Member of the Senate
- Incumbent
- Assumed office 13 October 2022
- Constituency: Sicily

Member of the European Parliament
- In office 1 July 2014 – 14 July 2018
- Constituency: Italian Islands

Personal details
- Born: 3 March 1972 (age 54) Catania, Italy
- Party: MSI (till 1995) AN (1995-2009) PdL (2009-2013) FI (2013-2019) FdI (since 2019)
- Alma mater: University of Catania
- Occupation: Chartered accountant, politician

= Salvo Pogliese =

Italian politician

Salvatore Domenico Antonio Pogliese (born 3 March 1972) is an Italian politician, Mayor of Catania from 2018 to 2022.

== Biography ==
Pogliese graduated in Economy at the University of Catania and has been a chartered accountant. He entered in politics when he was very young, beginning his political career in the Youth Front, the youth organization of the Italian Social Movement, of which Pogliese has been provincial secretary in Catania. With the end of the MSI and the birth of National Alliance, Pogliese became the regional secretary of Youth Action, the youth organization of Gianfranco Fini's party in Sicily.
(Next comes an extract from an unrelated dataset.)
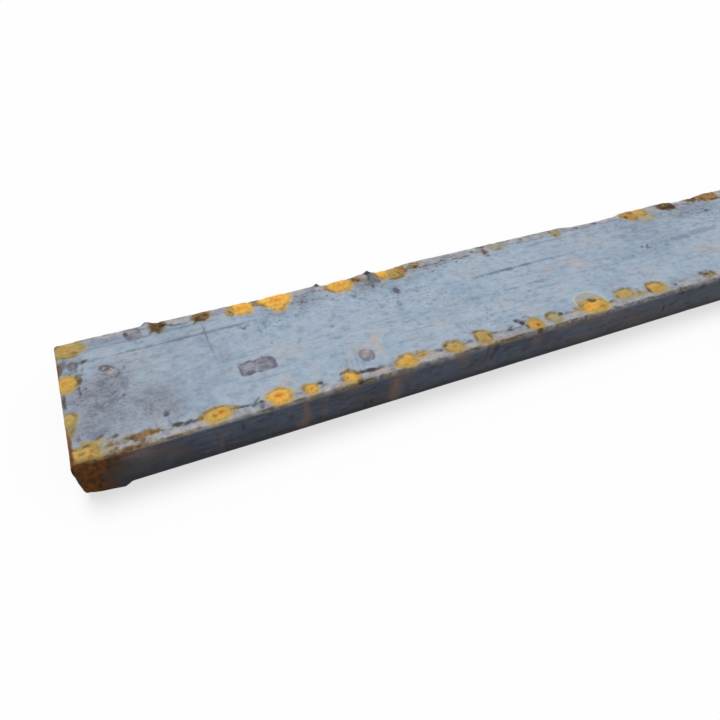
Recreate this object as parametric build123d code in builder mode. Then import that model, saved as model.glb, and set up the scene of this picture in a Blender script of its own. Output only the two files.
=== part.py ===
"""Hot-rolled steel flat bar: one length of solid rectangular stock, cropped in a bar shear at both ends.

Frame: X runs along the bar, Y across its width and Z up. The origin is the centre of the underside.
All sizes are in millimetres.
"""

import os
from math import radians, tan

from build123d import *

# Rolled section
LENGTH = 1000.0
WIDTH = 80.0
THICKNESS = 20.0
ARRIS_RADIUS = 2.0  # rolled corner between a wide face and a narrow one
EDGE_CROWN = 0.3  # how far each narrow face bulges past its arrises

# Sheared ends, from the arris that the blade entered to the opposite one
ROLLOVER_REACH = 2.4  # how far along the bar the blade drew the skin down
ROLLOVER_DEPTH = 1.0
LAND_DEPTH = 3.5  # the bright band that the blade cut before the steel broke
FRACTURE_LEAN = 6.5  # degrees by which the broken part leans in under the land

half_length = LENGTH / 2
half_thickness = THICKNESS / 2
arris_line = WIDTH / 2 - EDGE_CROWN
fracture_height = THICKNESS - ROLLOVER_DEPTH - LAND_DEPTH
fracture_inset = fracture_height * tan(radians(FRACTURE_LEAN))

# Each sketch lies at one side of the bar and its extrusion goes right across, so no face has a seam.
# The side plane is at mid thickness, because half a turn there carries one end's cut onto the other's.
end_plane = Plane.YZ.offset(-half_length)
side_plane = Plane(origin=(0, WIDTH / 2, half_thickness), x_dir=(1, 0, 0), z_dir=(0, -1, 0))

with BuildPart() as flat_bar:
    # The section that the rolls leave: two flat wide faces and two narrow ones with a slight crown.
    with BuildSketch(end_plane) as section:
        with BuildLine():
            Line((-arris_line, THICKNESS), (arris_line, THICKNESS))
            ThreePointArc((arris_line, THICKNESS), (WIDTH / 2, half_thickness), (arris_line, 0))
            Line((arris_line, 0), (-arris_line, 0))
            ThreePointArc((-arris_line, 0), (-WIDTH / 2, half_thickness), (-arris_line, THICKNESS))
        make_face()
        fillet(section.vertices(), radius=ARRIS_RADIUS)
    extrude(amount=LENGTH)

    # The side view that the shear leaves. One end is drawn, and half a turn makes the other: the blade
    # came down on the top arris of this end, and the last cut left the underside's arris of the far one.
    with BuildSketch(side_plane) as side_view:
        with BuildLine() as cut:
            Line(
                (half_length - fracture_inset, half_thickness),
                (ROLLOVER_REACH - half_length, half_thickness),
            )
            EllipticalCenterArc(
                (ROLLOVER_REACH - half_length, half_thickness - ROLLOVER_DEPTH),
                ROLLOVER_REACH,
                ROLLOVER_DEPTH,
                start_angle=90,
                arc_size=90,
            )
            Line(
                (-half_length, half_thickness - ROLLOVER_DEPTH),
                (-half_length, fracture_height - half_thickness),
            )
            Line(
                (-half_length, fracture_height - half_thickness),
                (fracture_inset - half_length, -half_thickness),
            )
            add(cut.line, rotation=180)
        make_face()
    extrude(amount=WIDTH, mode=Mode.INTERSECT)

flat_bar.part.label = "flat_bar"

os.makedirs("parts", exist_ok=True)
export_step(flat_bar.part, "parts/flat_bar.step")
print("flat_bar volume", round(flat_bar.part.volume), "mm3, valid", flat_bar.part.is_valid)
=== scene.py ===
from math import cos, pi, radians, sin, tan

import bpy
import numpy as np
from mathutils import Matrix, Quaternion, Vector, noise


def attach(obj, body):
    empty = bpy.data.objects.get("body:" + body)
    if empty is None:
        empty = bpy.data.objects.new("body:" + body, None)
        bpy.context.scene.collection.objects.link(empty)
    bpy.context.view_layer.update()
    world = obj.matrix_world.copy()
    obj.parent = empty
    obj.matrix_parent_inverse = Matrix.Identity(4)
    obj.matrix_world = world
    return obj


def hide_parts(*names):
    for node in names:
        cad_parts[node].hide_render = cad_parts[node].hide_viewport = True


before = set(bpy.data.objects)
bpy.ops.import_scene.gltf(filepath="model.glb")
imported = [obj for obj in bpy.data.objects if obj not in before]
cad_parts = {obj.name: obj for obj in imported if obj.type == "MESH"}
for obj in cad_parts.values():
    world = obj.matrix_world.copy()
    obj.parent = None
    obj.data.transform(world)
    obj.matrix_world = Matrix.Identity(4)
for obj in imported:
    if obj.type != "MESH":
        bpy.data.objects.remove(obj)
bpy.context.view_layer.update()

# The flat bar: one length of hot-rolled steel, 1000 x 80 x 20 mm, cropped in a shear at both ends. It still
# wears its blue-grey mill scale, and yellow and brown rust has broken through along the arrises.
LENGTH = 1000.0
HALF_WIDTH = 40.0
THICKNESS = 20.0
ARRIS = 2.0
CROWN = 0.2  # how far a narrow face bulges past its arrises
HALF_FLAT = HALF_WIDTH - CROWN - ARRIS  # of the top face, from its middle to where the arris starts
FOOT_FULLNESS = 0.6  # how far the two lower arrises stand out past a plain round
BACK_FULLNESS = 0.35  # the same of the top one at the back
LAND_TOP = 19.0  # the band that the blade cut at the near end, down to its foot
LAND_FOOT = 15.5
ROLLOVER_REACH = 2.4  # how far along the bar the blade drew the skin down
ROLLOVER_DEPTH = THICKNESS - LAND_TOP
DRAWN_DEPTH = 7.0  # how deep the skin of the narrow faces was drawn with it
FRACTURE_LEAN = tan(radians(6.5))
TORN_RELIEF = 0.3  # how lumpy the broken steel is
CUT_BLEND = 12.0  # the length over which the rows of the mesh take up the shape of a cut
LAST_EDGE = 2.6  # the height to which the edge that broke last is worn round
CORNER_STAND = 0.35  # how far the near front corner stands out
SHOWN_LENGTH = 440.0  # what the photograph shows, with the finer mesh

# Places are in mm: u from the left end, v across the top from its middle and on round the section, so v is
# 38 to 41 over the back arris, 41 to 57 down the back face, and negative the same way on the front.
ARC = ARRIS * pi / 2
TOP_ARRIS = HALF_FLAT + ARC
FOOT_ARRIS = TOP_ARRIS + THICKNESS - 2 * ARRIS
UNDERSIDE = FOOT_ARRIS + ARC
HALF_ROUND = UNDERSIDE + HALF_FLAT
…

In 1997 he was elected to the City Council of Catania and in 2003 he was elected to the Provincial Council, working as assessor in the junta led by Raffaele Lombardo. He is elected to the Sicilian Regional Assembly in the regional elections of 2006 with National Alliance and in the regional elections of 2008 with The People of Freedom. Re-elected in the regional elections of 2012, he became vice-president of the Sicilian Regional Assembly.

During the 2014 European election, Pogliese in elected to the European Parliament with Forza Italia.

In February 2018, Pogliese announced his intention to run for Mayor of Catania, receiving support from his own party and the whole centre-right coalition and from President of Sicily Nello Musumeci. In June 2018, Pogliese is elected Mayor, defeating his incumbent predecessor Enzo Bianco.